One of the biggest beneficiaries might be companies in China. Big Chinese players have increasingly shed their reputation as copycats and have developed sophisticated technologies, and complain that local businesses can too easily steal their ideas.
“To be honest, in many areas, there is still insufficient motivation for innovation,” said Ma Yu, a research scholar in foreign investment research at the Chinese Academy of International Trade and Economic Cooperation. “So I don’t view these moves to be concessions or compromises, let alone harmful to us.”
The biggest sticking point in China’s package of concessions to the White House may be Made in China 2025, a government plan for developing high-tech industries.

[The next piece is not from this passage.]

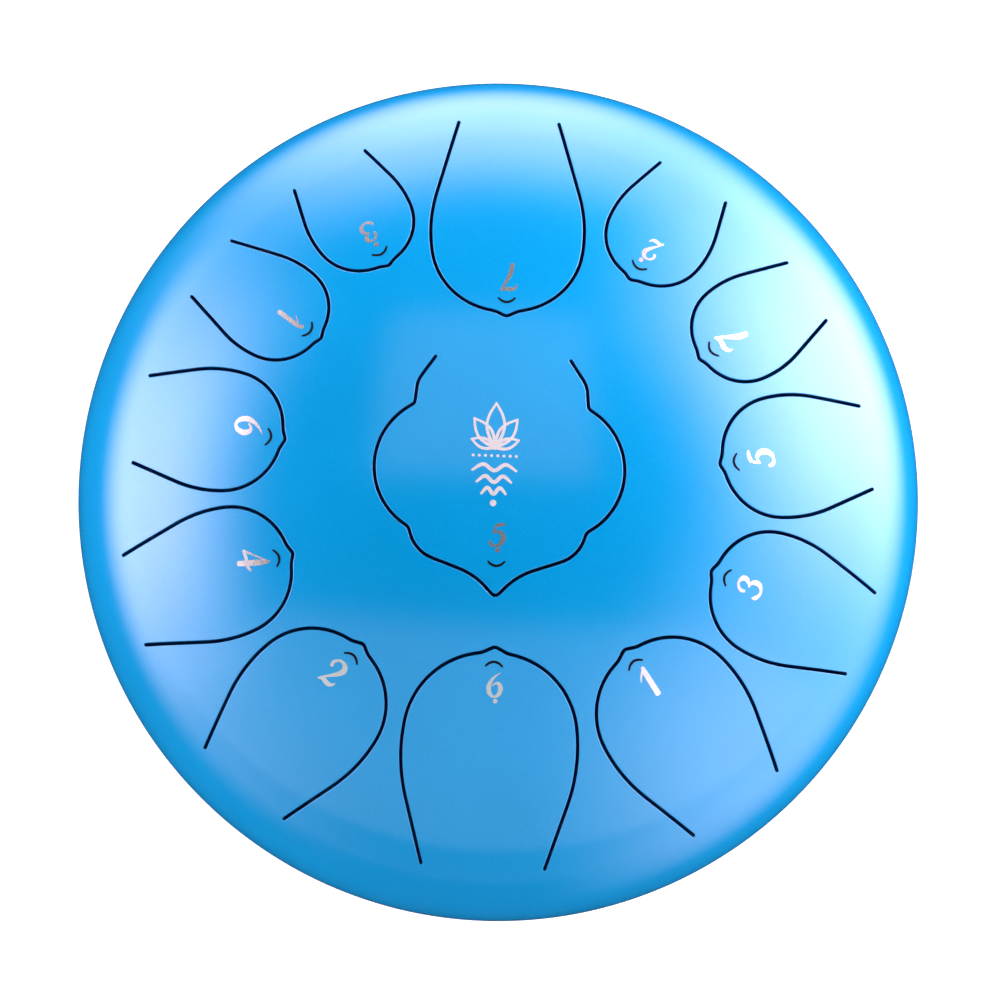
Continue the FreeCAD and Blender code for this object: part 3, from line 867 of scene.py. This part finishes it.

The Trump administration has repeatedly criticized the plan, saying that it is evidence that China unfairly supports its own companies over foreign competitors in the Chinese market.
China has downplayed the catchy “Made in China 2025” name. But there’s no concrete reason to believe that Chinese companies have halted or reversed their plans, or that officials are any less interested in plowing money into its state-owned enterprises. China’s Ministry of Industry and Information Technology, which played a major role in the program, said last month that it would continue to support development of new manufacturing processes, without mentioning the policy by name.
Jake Parker, vice president for China operations at the U.S.-China Business Council, an American business group, said that “it’s positive that China is taking steps proactively.”
But he also said that China had yet to completely fulfill its promises on issues ranging from opening up its market to credit-rating agencies and American banks to accepting credit card companies’ efforts since 2001 to offer full, nationwide service.
“Are more statements going to be enough to move the needle for President Trump?” Mr. Parker asked. “I think it would have to be a lot more robust than another policy. I don’t think this meets that bar.”